If you’re into AI coding, OpenAI just puts its Codex on Windows


There’s finally some good artificial intelligence news for Windows users, and no, it’s not Microsoft forcing Copilot onto them whether they want it or not. Instead, it’s something developers might actually be excited to install.

The good news is that OpenAI has officially launched the Codex app on Windows, and this isn’t just a port. It’s a proper, native Windows experience built from the ground up with developers in mind. 

The Codex app lets you manage multiple projects from a central interface. On Windows, it runs natively using PowerShell inside a dedicated Windows sandbox. You’re not running something designed for macOS and awkwardly shoved into Windows, but a native Windows app. Until now, Windows developers had to watch from the sidelines, but that changes today.

What’s inside the Codex app

All the features that made Codex popular on other platforms are now available in the Windows app.

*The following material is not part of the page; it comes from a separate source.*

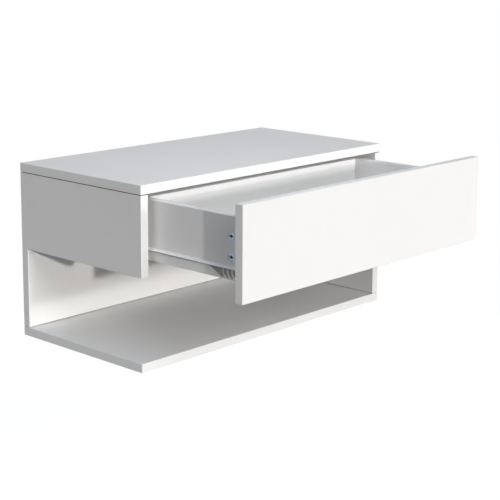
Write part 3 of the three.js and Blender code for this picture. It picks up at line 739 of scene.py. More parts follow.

Skills let you discover and extend Codex’s capabilities by connecting it to other apps, Automations allow Codex to work in the background without you having to babysit it, and Work Trees let you run multiple independent tasks within the same project simultaneously.

The Windows version also comes with platform-specific extras. There’s a dedicated WinUI skill in the skill gallery for Windows app developers. If you prefer working in Windows Subsystem for Linux, you can switch both the coding agent and the integrated terminal to run inside WSL.

How to get Codex app for Windows

If you’ve been waiting for ChatGPT’s AI coding companion on Windows, the wait is over. You can download Codex from the Microsoft Store or directly from OpenAI’s website. 

After downloading, sign in with your existing ChatGPT subscription or an API key, and you’re good to go and ready to start generating, debugging, and refining code directly on your Windows machine.